Nel calcio ha fatto di tutto.

"Alla Pro Sesto ho cominciato come responsabile organizzativo del settore giovanile. Avevo vent'anni quando ho iniziato a frequentare il calciomercato".

Quel mondo la affascinava o la intimoriva?

"Ero incantato: Mazzola, Braida, Giorgio Vitali, Perinetti, Rino Foschi, anche Marotta... Ero un ragazzino, li guardavo e cercavo di capire".

Finché non l'ha chiamata l'Inter.

"Era il '97, Moretti mi ha chiesto di fare il segretario del settore giovanile. Erano solo sei mesi di contratto, ma ho accettato. E non sono mai più venuto via da qui, crescendo in modo graduale".

Non è riduttivo avere lavorato sempre e solo lì?

"Ma l'Inter è stata una grande scuola, ho provato tutto. Comprese quattro proprietà diverse: Moratti, Thohir, Suning e, ora, Oaktree".

Ha portato all'Inter tanti grandi giocatori. Di quali va più fiero?

"Kovacic e Brozovic, che abbiamo scelto con Branca. E poi Onana, preso gratis e ceduto a 55 milioni dopo un anno. E Lautaro, Bisseck, Thuram...".

L'operazione più difficile?

"Mercato invernale, vendo un giocatore all'estero e respiro: il periodo era durissimo, faticavamo a pagare gli stipendi. Quando stiamo per firmare mi chiama un notissimo avvocato divorzista: non può far partire il calciatore, la moglie vuole la separazione, abbiamo chiesto il ritiro del passaporto.
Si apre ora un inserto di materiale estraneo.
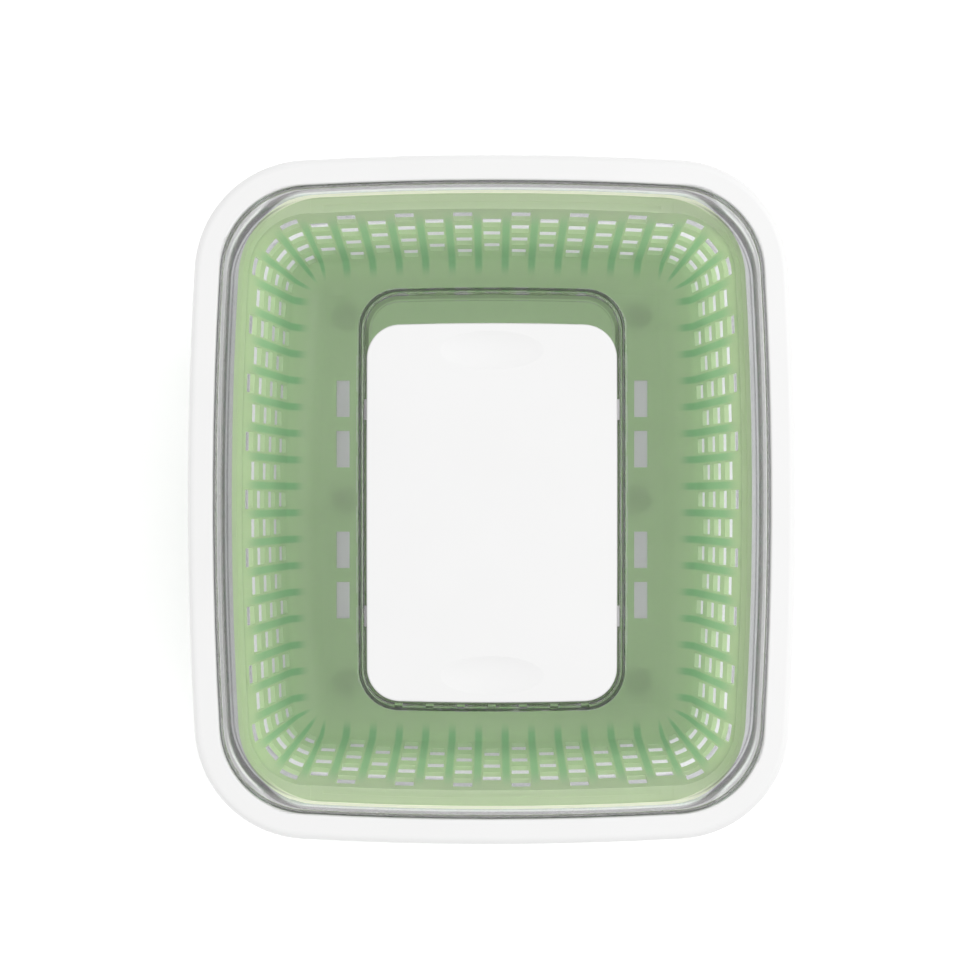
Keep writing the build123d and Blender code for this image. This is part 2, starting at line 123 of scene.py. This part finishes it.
class Value:
    """A number in a material's node tree, with Python's own operators."""

    def __init__(self, finish, socket):
        self.finish = finish
        self.socket = socket

    def combine(self, operation, first, second):
        return self.finish.value("ShaderNodeMath", {"operation": operation}, {0: first, 1: second})

    def __add__(self, other):
        return self.combine("ADD", self, other)

    def __radd__(self, other):
        return self.combine("ADD", other, self)

    def __sub__(self, other):
        return self.combine("SUBTRACT", self, other)

    def __rsub__(self, other):
        return self.combine("SUBTRACT", other, self)

    def __mul__(self, other):
        return self.combine("MULTIPLY", self, other)

    def __truediv__(self, other):
        return self.combine("DIVIDE", self, other)

    def __pow__(self, other):
        return self.combine("POWER", self, other)

    def __abs__(self):
        return self.finish.value("ShaderNodeMath", {"operation": "ABSOLUTE"}, {0: self})

    def fraction(self):
        return self.finish.value("ShaderNodeMath", {"operation": "FRACT"}, {0: self})

    def at_most(self, limit):
        return self.combine("MINIMUM", self, limit)

    def angle_over(self, other):
        return self.combine("ARCTAN2", self, other)

    def clamped(self, low=0.0, high=1.0):
        return self.finish.value("ShaderNodeClamp", {}, {"Value": self, "Min": low, "Max": high})

    def above(self, low, high):
        """0 below low and 1 above high, with a smooth step between."""
        return self.finish.value(
            "ShaderNodeMapRange",
            {"interpolation_type": "SMOOTHSTEP"},
            {"Value": self, "From Min": low, "From Max": high},
        )

    def between(self, low, full_from, full_to, high):
        """1 from full_from to full_to, and 0 below low and above high, with smooth steps between."""
        return self.above(low, full_from) * (1 - self.above(full_to, high))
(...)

Li ho chiusi in una stanza finché non hanno sistemato tutto: accordo per il divorzio e cessione del giocatore. Non so se sia stata l'operazione più difficile, ma forse per l'Inter è stata la più importante".

Qual è l'errore più grave che ha commesso?

"Kvaratskhelia. Ma non ho sbagliato solo io, lo hanno offerto a tanti grandi club in Italia. Solo che noi giocavamo con il 3-5-2 e lui è un calciatore da 4-3-3, per questo non lo abbiamo preso".

I suoi figli amano il calcio?

"Giulia ha preso tutta un'altra strada. Niccolò con i piedi non era buono, ha smesso ma ha passione: vede mille partite, studia i giocatori. Quando Jashari è andato al Milan mi ha rimproverato".

E perché?

"Mi ha detto: te l'ho consigliato quando era al Lucerna, te lo sei fatto scappare. È vero, ma mica li possiamo prendere tutti noi quelli bravi".